SUPPLIED INFORMATION:
◆ ◆ ◆
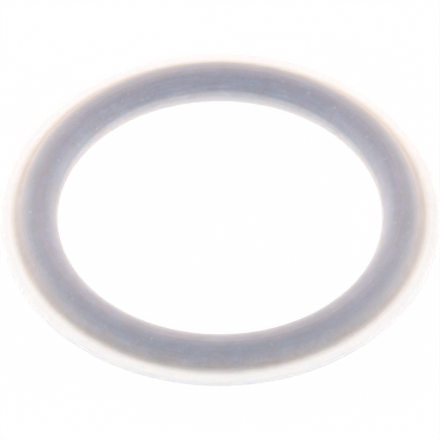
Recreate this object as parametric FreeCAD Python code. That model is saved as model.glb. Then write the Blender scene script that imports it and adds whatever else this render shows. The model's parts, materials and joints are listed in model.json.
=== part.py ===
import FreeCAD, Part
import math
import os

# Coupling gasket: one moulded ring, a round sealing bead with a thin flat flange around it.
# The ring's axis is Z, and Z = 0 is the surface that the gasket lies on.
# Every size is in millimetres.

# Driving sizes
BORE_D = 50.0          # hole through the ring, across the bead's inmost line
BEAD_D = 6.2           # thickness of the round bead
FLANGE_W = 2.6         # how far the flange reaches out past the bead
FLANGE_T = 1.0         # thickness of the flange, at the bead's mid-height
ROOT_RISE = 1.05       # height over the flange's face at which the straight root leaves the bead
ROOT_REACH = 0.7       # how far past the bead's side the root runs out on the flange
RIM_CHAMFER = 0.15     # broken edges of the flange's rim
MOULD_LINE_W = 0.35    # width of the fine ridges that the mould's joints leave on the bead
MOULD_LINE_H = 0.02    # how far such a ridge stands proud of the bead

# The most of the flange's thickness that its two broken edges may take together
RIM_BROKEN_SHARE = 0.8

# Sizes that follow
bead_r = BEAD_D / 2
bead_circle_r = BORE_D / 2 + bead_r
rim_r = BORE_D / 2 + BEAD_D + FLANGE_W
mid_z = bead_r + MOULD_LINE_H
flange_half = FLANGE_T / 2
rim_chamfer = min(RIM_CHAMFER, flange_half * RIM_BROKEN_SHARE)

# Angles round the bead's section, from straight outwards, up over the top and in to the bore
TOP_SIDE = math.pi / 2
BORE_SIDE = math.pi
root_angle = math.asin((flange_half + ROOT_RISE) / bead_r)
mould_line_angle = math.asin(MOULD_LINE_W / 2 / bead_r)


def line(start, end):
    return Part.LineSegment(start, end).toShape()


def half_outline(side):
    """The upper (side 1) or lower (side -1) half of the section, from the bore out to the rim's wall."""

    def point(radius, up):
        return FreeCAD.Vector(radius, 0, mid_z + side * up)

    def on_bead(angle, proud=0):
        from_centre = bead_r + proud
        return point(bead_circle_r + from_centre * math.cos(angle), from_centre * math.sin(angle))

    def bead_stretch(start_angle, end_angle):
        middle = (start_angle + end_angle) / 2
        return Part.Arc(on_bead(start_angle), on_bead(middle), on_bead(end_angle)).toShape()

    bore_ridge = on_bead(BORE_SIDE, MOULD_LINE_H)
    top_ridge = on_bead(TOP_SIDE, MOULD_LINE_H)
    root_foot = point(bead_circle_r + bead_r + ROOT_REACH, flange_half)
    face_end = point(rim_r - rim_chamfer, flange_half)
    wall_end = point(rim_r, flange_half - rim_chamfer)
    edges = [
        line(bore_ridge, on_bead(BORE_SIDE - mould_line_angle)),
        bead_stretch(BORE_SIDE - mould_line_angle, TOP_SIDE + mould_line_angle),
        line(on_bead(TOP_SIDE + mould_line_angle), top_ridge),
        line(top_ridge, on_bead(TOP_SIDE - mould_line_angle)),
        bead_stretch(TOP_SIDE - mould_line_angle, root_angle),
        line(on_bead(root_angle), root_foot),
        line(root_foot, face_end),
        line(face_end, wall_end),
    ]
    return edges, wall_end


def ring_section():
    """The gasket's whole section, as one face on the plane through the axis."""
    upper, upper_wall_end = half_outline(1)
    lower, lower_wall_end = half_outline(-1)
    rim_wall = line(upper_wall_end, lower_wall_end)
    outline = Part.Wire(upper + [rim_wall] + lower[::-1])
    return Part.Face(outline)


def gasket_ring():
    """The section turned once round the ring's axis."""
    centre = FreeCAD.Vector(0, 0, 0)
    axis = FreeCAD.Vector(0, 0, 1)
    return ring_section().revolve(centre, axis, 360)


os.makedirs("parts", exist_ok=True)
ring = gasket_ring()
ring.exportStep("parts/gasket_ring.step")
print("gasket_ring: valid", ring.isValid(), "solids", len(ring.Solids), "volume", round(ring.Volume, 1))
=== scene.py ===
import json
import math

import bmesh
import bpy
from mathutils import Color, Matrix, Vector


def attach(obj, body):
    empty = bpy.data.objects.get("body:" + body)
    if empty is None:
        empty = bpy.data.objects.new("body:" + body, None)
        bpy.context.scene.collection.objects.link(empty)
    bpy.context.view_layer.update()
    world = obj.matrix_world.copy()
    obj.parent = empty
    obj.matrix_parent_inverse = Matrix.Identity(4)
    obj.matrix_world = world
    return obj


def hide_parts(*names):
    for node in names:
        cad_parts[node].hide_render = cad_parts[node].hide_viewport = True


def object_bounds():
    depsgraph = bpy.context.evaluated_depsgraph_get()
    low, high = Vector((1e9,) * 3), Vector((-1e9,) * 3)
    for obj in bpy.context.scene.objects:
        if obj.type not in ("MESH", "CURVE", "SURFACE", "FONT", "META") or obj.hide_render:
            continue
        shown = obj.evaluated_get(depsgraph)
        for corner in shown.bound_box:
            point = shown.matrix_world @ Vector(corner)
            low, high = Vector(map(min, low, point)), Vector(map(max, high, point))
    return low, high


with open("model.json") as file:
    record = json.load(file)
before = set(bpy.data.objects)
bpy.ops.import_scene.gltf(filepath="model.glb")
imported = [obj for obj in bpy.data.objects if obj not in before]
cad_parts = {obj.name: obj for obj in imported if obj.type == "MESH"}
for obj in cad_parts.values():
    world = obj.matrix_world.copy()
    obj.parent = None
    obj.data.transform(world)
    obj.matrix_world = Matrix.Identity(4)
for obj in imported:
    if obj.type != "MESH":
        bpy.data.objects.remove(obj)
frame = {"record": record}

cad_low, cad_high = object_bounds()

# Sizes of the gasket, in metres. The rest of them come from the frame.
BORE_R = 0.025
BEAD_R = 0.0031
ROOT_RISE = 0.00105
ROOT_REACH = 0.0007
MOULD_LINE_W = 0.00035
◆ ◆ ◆
STATED EXERCISE:
Write out the full listing, keeping every line exactly as it is.

TASK RESULT:
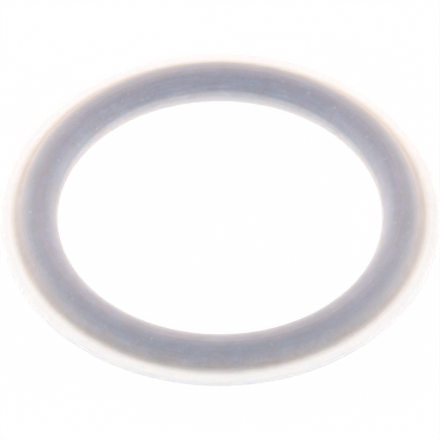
Recreate this object as parametric FreeCAD Python code. That model is saved as model.glb. Then write the Blender scene script that imports it and adds whatever else this render shows. The model's parts, materials and joints are listed in model.json.
=== part.py ===
import FreeCAD, Part
import math
import os

# Coupling gasket: one moulded ring, a round sealing bead with a thin flat flange around it.
# The ring's axis is Z, and Z = 0 is the surface that the gasket lies on.
# Every size is in millimetres.

# Driving sizes
BORE_D = 50.0          # hole through the ring, across the bead's inmost line
BEAD_D = 6.2           # thickness of the round bead
FLANGE_W = 2.6         # how far the flange reaches out past the bead
FLANGE_T = 1.0         # thickness of the flange, at the bead's mid-height
ROOT_RISE = 1.05       # height over the flange's face at which the straight root leaves the bead
ROOT_REACH = 0.7       # how far past the bead's side the root runs out on the flange
RIM_CHAMFER = 0.15     # broken edges of the flange's rim
MOULD_LINE_W = 0.35    # width of the fine ridges that the mould's joints leave on the bead
MOULD_LINE_H = 0.02    # how far such a ridge stands proud of the bead

# The most of the flange's thickness that its two broken edges may take together
RIM_BROKEN_SHARE = 0.8

# Sizes that follow
bead_r = BEAD_D / 2
bead_circle_r = BORE_D / 2 + bead_r
rim_r = BORE_D / 2 + BEAD_D + FLANGE_W
mid_z = bead_r + MOULD_LINE_H
flange_half = FLANGE_T / 2
rim_chamfer = min(RIM_CHAMFER, flange_half * RIM_BROKEN_SHARE)

# Angles round the bead's section, from straight outwards, up over the top and in to the bore
TOP_SIDE = math.pi / 2
BORE_SIDE = math.pi
root_angle = math.asin((flange_half + ROOT_RISE) / bead_r)
mould_line_angle = math.asin(MOULD_LINE_W / 2 / bead_r)


def line(start, end):
    return Part.LineSegment(start, end).toShape()


def half_outline(side):
    """The upper (side 1) or lower (side -1) half of the section, from the bore out to the rim's wall."""

    def point(radius, up):
        return FreeCAD.Vector(radius, 0, mid_z + side * up)

    def on_bead(angle, proud=0):
        from_centre = bead_r + proud
        return point(bead_circle_r + from_centre * math.cos(angle), from_centre * math.sin(angle))

    def bead_stretch(start_angle, end_angle):
        middle = (start_angle + end_angle) / 2
        return Part.Arc(on_bead(start_angle), on_bead(middle), on_bead(end_angle)).toShape()

    bore_ridge = on_bead(BORE_SIDE, MOULD_LINE_H)
    top_ridge = on_bead(TOP_SIDE, MOULD_LINE_H)
    root_foot = point(bead_circle_r + bead_r + ROOT_REACH, flange_half)
    face_end = point(rim_r - rim_chamfer, flange_half)
    wall_end = point(rim_r, flange_half - rim_chamfer)
    edges = [
        line(bore_ridge, on_bead(BORE_SIDE - mould_line_angle)),
        bead_stretch(BORE_SIDE - mould_line_angle, TOP_SIDE + mould_line_angle),
        line(on_bead(TOP_SIDE + mould_line_angle), top_ridge),
        line(top_ridge, on_bead(TOP_SIDE - mould_line_angle)),
        bead_stretch(TOP_SIDE - mould_line_angle, root_angle),
        line(on_bead(root_angle), root_foot),
        line(root_foot, face_end),
        line(face_end, wall_end),
    ]
    return edges, wall_end


def ring_section():
    """The gasket's whole section, as one face on the plane through the axis."""
    upper, upper_wall_end = half_outline(1)
    lower, lower_wall_end = half_outline(-1)
    rim_wall = line(upper_wall_end, lower_wall_end)
    outline = Part.Wire(upper + [rim_wall] + lower[::-1])
    return Part.Face(outline)


def gasket_ring():
    """The section turned once round the ring's axis."""
    centre = FreeCAD.Vector(0, 0, 0)
    axis = FreeCAD.Vector(0, 0, 1)
    return ring_section().revolve(centre, axis, 360)


os.makedirs("parts", exist_ok=True)
ring = gasket_ring()
ring.exportStep("parts/gasket_ring.step")
print("gasket_ring: valid", ring.isValid(), "solids", len(ring.Solids), "volume", round(ring.Volume, 1))
=== scene.py ===
import json
import math

import bmesh
import bpy
from mathutils import Color, Matrix, Vector


def attach(obj, body):
    empty = bpy.data.objects.get("body:" + body)
    if empty is None:
        empty = bpy.data.objects.new("body:" + body, None)
        bpy.context.scene.collection.objects.link(empty)
    bpy.context.view_layer.update()
    world = obj.matrix_world.copy()
    obj.parent = empty
    obj.matrix_parent_inverse = Matrix.Identity(4)
    obj.matrix_world = world
    return obj


def hide_parts(*names):
    for node in names:
        cad_parts[node].hide_render = cad_parts[node].hide_viewport = True


def object_bounds():
    depsgraph = bpy.context.evaluated_depsgraph_get()
    low, high = Vector((1e9,) * 3), Vector((-1e9,) * 3)
    for obj in bpy.context.scene.objects:
        if obj.type not in ("MESH", "CURVE", "SURFACE", "FONT", "META") or obj.hide_render:
            continue
        shown = obj.evaluated_get(depsgraph)
        for corner in shown.bound_box:
            point = shown.matrix_world @ Vector(corner)
            low, high = Vector(map(min, low, point)), Vector(map(max, high, point))
    return low, high


with open("model.json") as file:
    record = json.load(file)
before = set(bpy.data.objects)
bpy.ops.import_scene.gltf(filepath="model.glb")
imported = [obj for obj in bpy.data.objects if obj not in before]
cad_parts = {obj.name: obj for obj in imported if obj.type == "MESH"}
for obj in cad_parts.values():
    world = obj.matrix_world.copy()
    obj.parent = None
    obj.data.transform(world)
    obj.matrix_world = Matrix.Identity(4)
for obj in imported:
    if obj.type != "MESH":
        bpy.data.objects.remove(obj)
frame = {"record": record}

cad_low, cad_high = object_bounds()

# Sizes of the gasket, in metres. The rest of them come from the frame.
BORE_R = 0.025
BEAD_R = 0.0031
ROOT_RISE = 0.00105
ROOT_REACH = 0.0007
MOULD_LINE_W = 0.00035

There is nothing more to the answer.